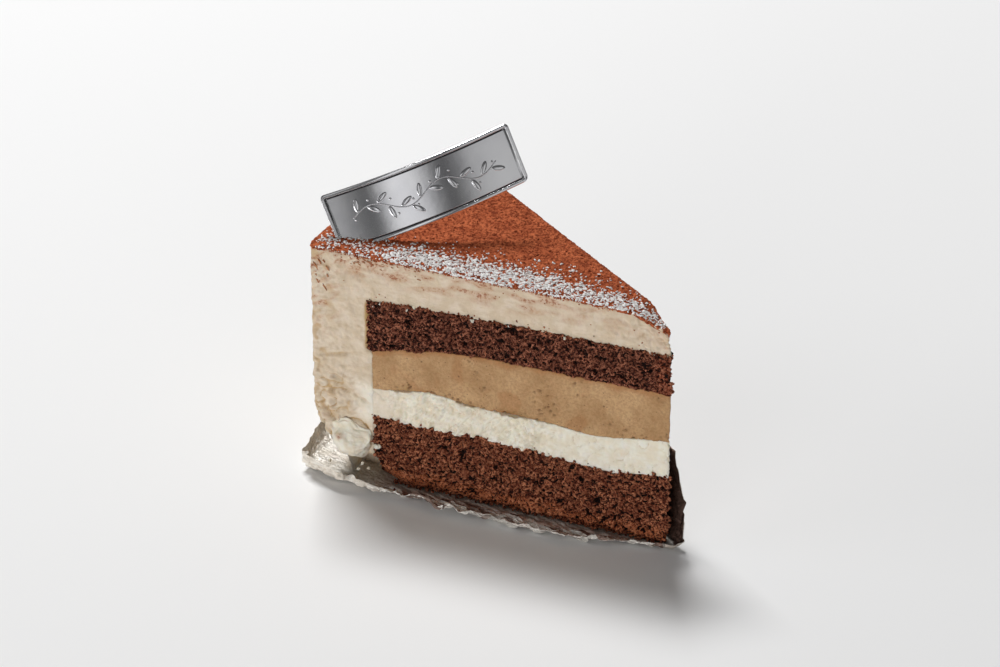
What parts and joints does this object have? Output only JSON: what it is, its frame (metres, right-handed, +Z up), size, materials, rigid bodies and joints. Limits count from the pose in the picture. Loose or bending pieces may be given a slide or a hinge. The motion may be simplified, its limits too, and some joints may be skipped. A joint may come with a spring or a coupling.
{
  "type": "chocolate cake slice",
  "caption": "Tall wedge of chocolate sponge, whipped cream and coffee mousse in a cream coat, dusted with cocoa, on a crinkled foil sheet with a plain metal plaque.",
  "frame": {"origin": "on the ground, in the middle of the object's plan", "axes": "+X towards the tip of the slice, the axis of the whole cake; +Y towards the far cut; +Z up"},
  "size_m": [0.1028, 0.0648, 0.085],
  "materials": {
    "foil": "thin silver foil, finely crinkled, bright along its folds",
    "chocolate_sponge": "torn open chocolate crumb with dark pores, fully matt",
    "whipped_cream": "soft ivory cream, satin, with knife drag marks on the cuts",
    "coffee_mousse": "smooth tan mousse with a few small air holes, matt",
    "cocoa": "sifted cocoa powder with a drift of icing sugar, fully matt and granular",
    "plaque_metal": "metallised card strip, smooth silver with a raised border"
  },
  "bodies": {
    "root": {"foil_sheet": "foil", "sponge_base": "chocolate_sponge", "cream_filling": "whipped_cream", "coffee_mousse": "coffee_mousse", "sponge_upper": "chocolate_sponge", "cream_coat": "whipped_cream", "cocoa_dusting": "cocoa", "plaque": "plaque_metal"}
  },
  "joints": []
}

________________________________________

*Job*
Extract every line containing the string "materials" from the material.

*Correct result*
What parts and joints does this object have? Output only JSON: what it is, its frame (metres, right-handed, +Z up), size, materials, rigid bodies and joints. Limits count from the pose in the picture. Loose or bending pieces may be given a slide or a hinge. The motion may be simplified, its limits too, and some joints may be skipped. A joint may come with a spring or a coupling.
  "materials": {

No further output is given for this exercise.